+++ Material

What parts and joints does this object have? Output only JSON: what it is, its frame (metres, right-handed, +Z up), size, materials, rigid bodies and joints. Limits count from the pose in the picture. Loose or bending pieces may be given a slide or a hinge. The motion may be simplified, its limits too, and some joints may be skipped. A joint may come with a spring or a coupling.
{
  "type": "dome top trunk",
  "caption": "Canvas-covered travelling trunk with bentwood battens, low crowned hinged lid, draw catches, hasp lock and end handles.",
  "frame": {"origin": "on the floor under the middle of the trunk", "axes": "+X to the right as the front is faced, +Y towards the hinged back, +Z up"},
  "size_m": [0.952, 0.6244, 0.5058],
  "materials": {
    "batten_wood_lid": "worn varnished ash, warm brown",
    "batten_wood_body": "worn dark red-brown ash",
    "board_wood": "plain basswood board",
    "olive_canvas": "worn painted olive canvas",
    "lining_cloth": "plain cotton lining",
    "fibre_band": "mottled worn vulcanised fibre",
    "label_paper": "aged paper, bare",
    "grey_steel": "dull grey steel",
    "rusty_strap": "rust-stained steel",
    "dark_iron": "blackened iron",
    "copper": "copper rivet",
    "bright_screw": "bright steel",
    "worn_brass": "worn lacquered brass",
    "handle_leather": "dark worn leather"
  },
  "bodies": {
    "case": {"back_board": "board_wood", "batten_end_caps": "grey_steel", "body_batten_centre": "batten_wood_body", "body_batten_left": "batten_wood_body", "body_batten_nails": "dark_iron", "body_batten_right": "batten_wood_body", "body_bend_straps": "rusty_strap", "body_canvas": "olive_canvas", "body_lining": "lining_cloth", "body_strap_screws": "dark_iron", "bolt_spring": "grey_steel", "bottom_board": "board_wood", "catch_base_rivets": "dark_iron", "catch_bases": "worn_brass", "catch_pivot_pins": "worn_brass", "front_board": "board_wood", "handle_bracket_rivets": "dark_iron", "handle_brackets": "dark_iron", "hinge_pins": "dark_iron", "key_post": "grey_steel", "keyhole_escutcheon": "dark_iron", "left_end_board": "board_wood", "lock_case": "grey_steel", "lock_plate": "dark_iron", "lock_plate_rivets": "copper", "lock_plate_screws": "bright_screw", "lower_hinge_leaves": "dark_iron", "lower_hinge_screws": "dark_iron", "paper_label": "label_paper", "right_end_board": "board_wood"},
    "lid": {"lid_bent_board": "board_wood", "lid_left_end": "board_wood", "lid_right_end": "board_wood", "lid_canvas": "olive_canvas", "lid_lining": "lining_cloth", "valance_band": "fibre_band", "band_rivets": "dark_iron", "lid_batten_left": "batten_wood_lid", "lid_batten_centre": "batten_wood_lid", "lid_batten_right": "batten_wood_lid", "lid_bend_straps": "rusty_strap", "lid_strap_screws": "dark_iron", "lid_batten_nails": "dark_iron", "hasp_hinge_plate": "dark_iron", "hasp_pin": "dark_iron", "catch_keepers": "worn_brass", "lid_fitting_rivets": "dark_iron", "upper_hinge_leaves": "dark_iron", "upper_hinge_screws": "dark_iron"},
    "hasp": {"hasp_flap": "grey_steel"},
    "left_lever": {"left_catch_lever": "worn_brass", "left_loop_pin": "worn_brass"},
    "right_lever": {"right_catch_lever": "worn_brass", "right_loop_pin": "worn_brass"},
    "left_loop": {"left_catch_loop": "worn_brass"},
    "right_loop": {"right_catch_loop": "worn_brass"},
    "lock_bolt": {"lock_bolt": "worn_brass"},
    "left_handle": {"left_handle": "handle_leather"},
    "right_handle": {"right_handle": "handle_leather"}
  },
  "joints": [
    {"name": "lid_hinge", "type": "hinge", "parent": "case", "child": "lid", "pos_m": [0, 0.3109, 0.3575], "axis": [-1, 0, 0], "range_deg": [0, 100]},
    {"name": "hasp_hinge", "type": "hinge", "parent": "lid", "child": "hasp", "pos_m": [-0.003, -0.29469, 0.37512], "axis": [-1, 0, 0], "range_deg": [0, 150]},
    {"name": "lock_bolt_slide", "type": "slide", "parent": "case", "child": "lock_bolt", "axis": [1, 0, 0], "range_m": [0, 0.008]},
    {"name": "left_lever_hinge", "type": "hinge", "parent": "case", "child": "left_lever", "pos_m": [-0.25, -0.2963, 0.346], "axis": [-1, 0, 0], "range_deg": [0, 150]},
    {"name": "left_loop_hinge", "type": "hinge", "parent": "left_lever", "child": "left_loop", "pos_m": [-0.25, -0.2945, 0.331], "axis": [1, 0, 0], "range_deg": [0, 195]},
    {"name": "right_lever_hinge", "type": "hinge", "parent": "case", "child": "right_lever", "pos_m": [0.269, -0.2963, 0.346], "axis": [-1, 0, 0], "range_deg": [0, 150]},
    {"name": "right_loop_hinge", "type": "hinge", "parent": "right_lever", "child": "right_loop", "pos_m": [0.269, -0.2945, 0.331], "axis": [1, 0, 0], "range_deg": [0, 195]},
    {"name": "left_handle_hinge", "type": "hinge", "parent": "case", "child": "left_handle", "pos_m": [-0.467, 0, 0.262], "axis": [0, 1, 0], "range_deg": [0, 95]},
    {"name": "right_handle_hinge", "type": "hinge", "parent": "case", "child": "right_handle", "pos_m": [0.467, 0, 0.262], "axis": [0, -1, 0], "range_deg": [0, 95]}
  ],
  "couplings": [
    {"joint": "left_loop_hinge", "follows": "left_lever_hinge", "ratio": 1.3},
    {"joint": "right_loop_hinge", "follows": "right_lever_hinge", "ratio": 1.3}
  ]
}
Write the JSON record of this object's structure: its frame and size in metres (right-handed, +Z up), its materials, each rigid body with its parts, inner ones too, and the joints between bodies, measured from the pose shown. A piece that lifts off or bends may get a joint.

++++++

Write down every line of the data exactly as it appears above.

* _Reply_:
What parts and joints does this object have? Output only JSON: what it is, its frame (metres, right-handed, +Z up), size, materials, rigid bodies and joints. Limits count from the pose in the picture. Loose or bending pieces may be given a slide or a hinge. The motion may be simplified, its limits too, and some joints may be skipped. A joint may come with a spring or a coupling.
{
  "type": "dome top trunk",
  "caption": "Canvas-covered travelling trunk with bentwood battens, low crowned hinged lid, draw catches, hasp lock and end handles.",
  "frame": {"origin": "on the floor under the middle of the trunk", "axes": "+X to the right as the front is faced, +Y towards the hinged back, +Z up"},
  "size_m": [0.952, 0.6244, 0.5058],
  "materials": {
    "batten_wood_lid": "worn varnished ash, warm brown",
    "batten_wood_body": "worn dark red-brown ash",
    "board_wood": "plain basswood board",
    "olive_canvas": "worn painted olive canvas",
    "lining_cloth": "plain cotton lining",
    "fibre_band": "mottled worn vulcanised fibre",
    "label_paper": "aged paper, bare",
    "grey_steel": "dull grey steel",
    "rusty_strap": "rust-stained steel",
    "dark_iron": "blackened iron",
    "copper": "copper rivet",
    "bright_screw": "bright steel",
    "worn_brass": "worn lacquered brass",
    "handle_leather": "dark worn leather"
  },
  "bodies": {
    "case": {"back_board": "board_wood", "batten_end_caps": "grey_steel", "body_batten_centre": "batten_wood_body", "body_batten_left": "batten_wood_body", "body_batten_nails": "dark_iron", "body_batten_right": "batten_wood_body", "body_bend_straps": "rusty_strap", "body_canvas": "olive_canvas", "body_lining": "lining_cloth", "body_strap_screws": "dark_iron", "bolt_spring": "grey_steel", "bottom_board": "board_wood", "catch_base_rivets": "dark_iron", "catch_bases": "worn_brass", "catch_pivot_pins": "worn_brass", "front_board": "board_wood", "handle_bracket_rivets": "dark_iron", "handle_brackets": "dark_iron", "hinge_pins": "dark_iron", "key_post": "grey_steel", "keyhole_escutcheon": "dark_iron", "left_end_board": "board_wood", "lock_case": "grey_steel", "lock_plate": "dark_iron", "lock_plate_rivets": "copper", "lock_plate_screws": "bright_screw", "lower_hinge_leaves": "dark_iron", "lower_hinge_screws": "dark_iron", "paper_label": "label_paper", "right_end_board": "board_wood"},
    "lid": {"lid_bent_board": "board_wood", "lid_left_end": "board_wood", "lid_right_end": "board_wood", "lid_canvas": "olive_canvas", "lid_lining": "lining_cloth", "valance_band": "fibre_band", "band_rivets": "dark_iron", "lid_batten_left": "batten_wood_lid", "lid_batten_centre": "batten_wood_lid", "lid_batten_right": "batten_wood_lid", "lid_bend_straps": "rusty_strap", "lid_strap_screws": "dark_iron", "lid_batten_nails": "dark_iron", "hasp_hinge_plate": "dark_iron", "hasp_pin": "dark_iron", "catch_keepers": "worn_brass", "lid_fitting_rivets": "dark_iron", "upper_hinge_leaves": "dark_iron", "upper_hinge_screws": "dark_iron"},
    "hasp": {"hasp_flap": "grey_steel"},
    "left_lever": {"left_catch_lever": "worn_brass", "left_loop_pin": "worn_brass"},
    "right_lever": {"right_catch_lever": "worn_brass", "right_loop_pin": "worn_brass"},
    "left_loop": {"left_catch_loop": "worn_brass"},
    "right_loop": {"right_catch_loop": "worn_brass"},
    "lock_bolt": {"lock_bolt": "worn_brass"},
    "left_handle": {"left_handle": "handle_leather"},
    "right_handle": {"right_handle": "handle_leather"}
  },
  "joints": [
    {"name": "lid_hinge", "type": "hinge", "parent": "case", "child": "lid", "pos_m": [0, 0.3109, 0.3575], "axis": [-1, 0, 0], "range_deg": [0, 100]},
    {"name": "hasp_hinge", "type": "hinge", "parent": "lid", "child": "hasp", "pos_m": [-0.003, -0.29469, 0.37512], "axis": [-1, 0, 0], "range_deg": [0, 150]},
    {"name": "lock_bolt_slide", "type": "slide", "parent": "case", "child": "lock_bolt", "axis": [1, 0, 0], "range_m": [0, 0.008]},
    {"name": "left_lever_hinge", "type": "hinge", "parent": "case", "child": "left_lever", "pos_m": [-0.25, -0.2963, 0.346], "axis": [-1, 0, 0], "range_deg": [0, 150]},
    {"name": "left_loop_hinge", "type": "hinge", "parent": "left_lever", "child": "left_loop", "pos_m": [-0.25, -0.2945, 0.331], "axis": [1, 0, 0], "range_deg": [0, 195]},
    {"name": "right_lever_hinge", "type": "hinge", "parent": "case", "child": "right_lever", "pos_m": [0.269, -0.2963, 0.346], "axis": [-1, 0, 0], "range_deg": [0, 150]},
    {"name": "right_loop_hinge", "type": "hinge", "parent": "right_lever", "child": "right_loop", "pos_m": [0.269, -0.2945, 0.331], "axis": [1, 0, 0], "range_deg": [0, 195]},
    {"name": "left_handle_hinge", "type": "hinge", "parent": "case", "child": "left_handle", "pos_m": [-0.467, 0, 0.262], "axis": [0, 1, 0], "range_deg": [0, 95]},
    {"name": "right_handle_hinge", "type": "hinge", "parent": "case", "child": "right_handle", "pos_m": [0.467, 0, 0.262], "axis": [0, -1, 0], "range_deg": [0, 95]}
  ],
  "couplings": [
    {"joint": "left_loop_hinge", "follows": "left_lever_hinge", "ratio": 1.3},
    {"joint": "right_loop_hinge", "follows": "right_lever_hinge", "ratio": 1.3}
  ]
}
Write the JSON record of this object's structure: its frame and size in metres (right-handed, +Z up), its materials, each rigid body with its parts, inner ones too, and the joints between bodies, measured from the pose shown. A piece that lifts off or bends may get a joint.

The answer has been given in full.